The Fieldston School in Riverdale has many famous alumni. They include: J. Robert Oppenheimer, Roy Cohn, Stephen Sondheim, Eli Zabar and Diane Arbus. Needless to say they’re all Jewish. But re-reading this New Yorker profile of the revered black poet and musician Gil Scott-Heron, I was reminded that the prestigious prep school has done much to reach out to less affluent non-Jews.
Scott-Heron died on Friday at 62–and many suspect his prematured death was due to drugs (the profile catches him smoking crack). He was revered for his acerbic Afro-centric poetry, and in the popular world, made famous by his iconic song, "The Revolution Will Not Be Televised." He’s cited as a major influence on hip-hop–a label, to be sure, he outright rejected–but there is little doubt that his music, sampled and re-mixed, was and remains a boon for rap artists.
It’s not just his distinctive baritone voice, laid over sly rhythms, that makes him an icon. It’s the sheer force of his poetry–it’s biting critique of white society, of popular culture, and black values too. Here he is on the shame of a black man losing his job and having to face his family with the news in "Pieces of a Man":
I saw my daddy greet the mailman
And I heard the mailman say
"Now don’t you take this letter to heart now Jimmy
Cause they’ve laid off nine others today"
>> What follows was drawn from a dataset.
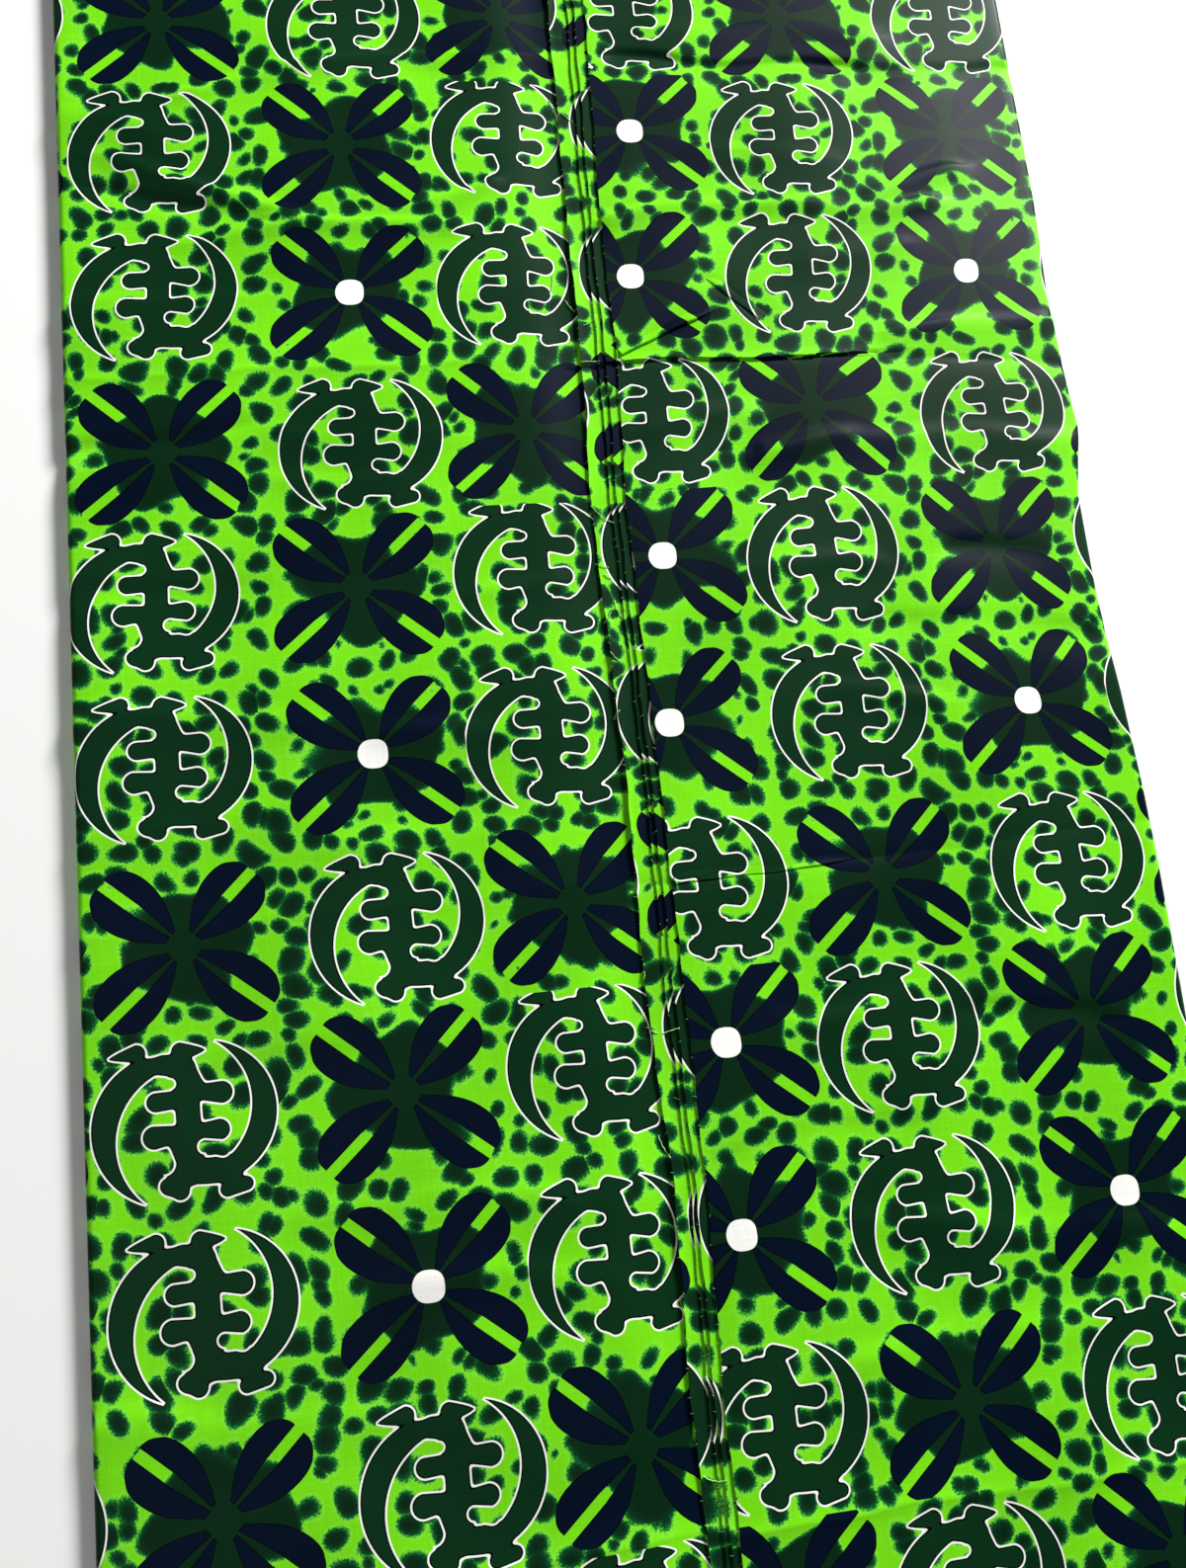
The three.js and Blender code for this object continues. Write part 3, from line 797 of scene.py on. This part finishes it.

He didn’t know what he was saying
He could hardly understand
That he was only talking to
Pieces of a man
I saw the thunder and heard the lightning
And felt the burden of his shame
And for some unknown reason
He never turned my way
Scott-Heron had a gift for writing long before he became an icon. And it turns out his talent was shaped in part by his education at Fieldston. But how did he–a poor black New Yorker raised New York City projects–get to the expensive, predominantly Jewish prep school? Turns out he had an English teacher at the public DeWitt Clinton High School who noticed his precocious literary talent. She had him apply for a scholarship to Fieldston, which, once he got it, made him one of five black students in his class of 100.
The school is known as having an outsize influence on its students. In a response to a New York Review of Books essay on an Oppenheimer biography, a proud alumni wrote this: "as a graduate of the [Fieldston School], I can tell the reviewer that the philosophy of Dr. Felix Adler [the school’s founder] had an enormous impact on all of us."
The alumni went on: "The society and the school were dedicated to what, in Oppenheimer’s day, were advanced liberal concepts of social justice, racial equality, and intellectual freedom. They were havens for secular Jews who rejected the mysticism and rituals of Judaism, but accepted many of its ethical teachings. Additionally, because the institutionalized anti-Semitism of the times established rigid quota systems against Jews in private schools, the Ethical Culture School had a disproportionately large number of Jewish students. Ethical was the only one that did not discriminate because of race, color, or creed."
But what kind of influence was the school on Scott-Heron? He told the New Yorker that he felt alienated by the affluent demographic. For his admissions exam, administrators asked him how he might respond to seeing classmates driven to school in limousines, to which he responded: "Same way as you. Y’all can’t afford no limousine. How do you feel?"
When he was later punished for playing a piano when he was not told to, his mother’s reaction was similarly contumacious. She was called into the school for her son’s behavior and remembered her response this way: “My mother listened to them, and when they were finished she said, ‘You all know where we live, and the difficulties of our life, so I’m not going to talk about that. We got burglaries, assaults, muggings—it’s not the best place to raise a child—but whenever something happens down there that might involve my son, I don’t call you. I figure that’s my area, and this is yours. Now, I have read your discipline handbook, and what I suggest you do is expel him, because it’s this way or that, near as I can tell, so what I’m going to do right now, since this is your area, I’m going to leave and go to work, because if I don’t get there soon, they’re going to take half my day’s wages from me, and when I get home this evening he’ll tell me what you decided.’"
They did not expel him. Scott-Heron graduated, went to a black college in Pennsylvania, and later onto a remarkable artistic career. It can only be said that his formative years were at least brushed by secular New York’s Jewish culture. And yet it is an influence none too easy to embrace.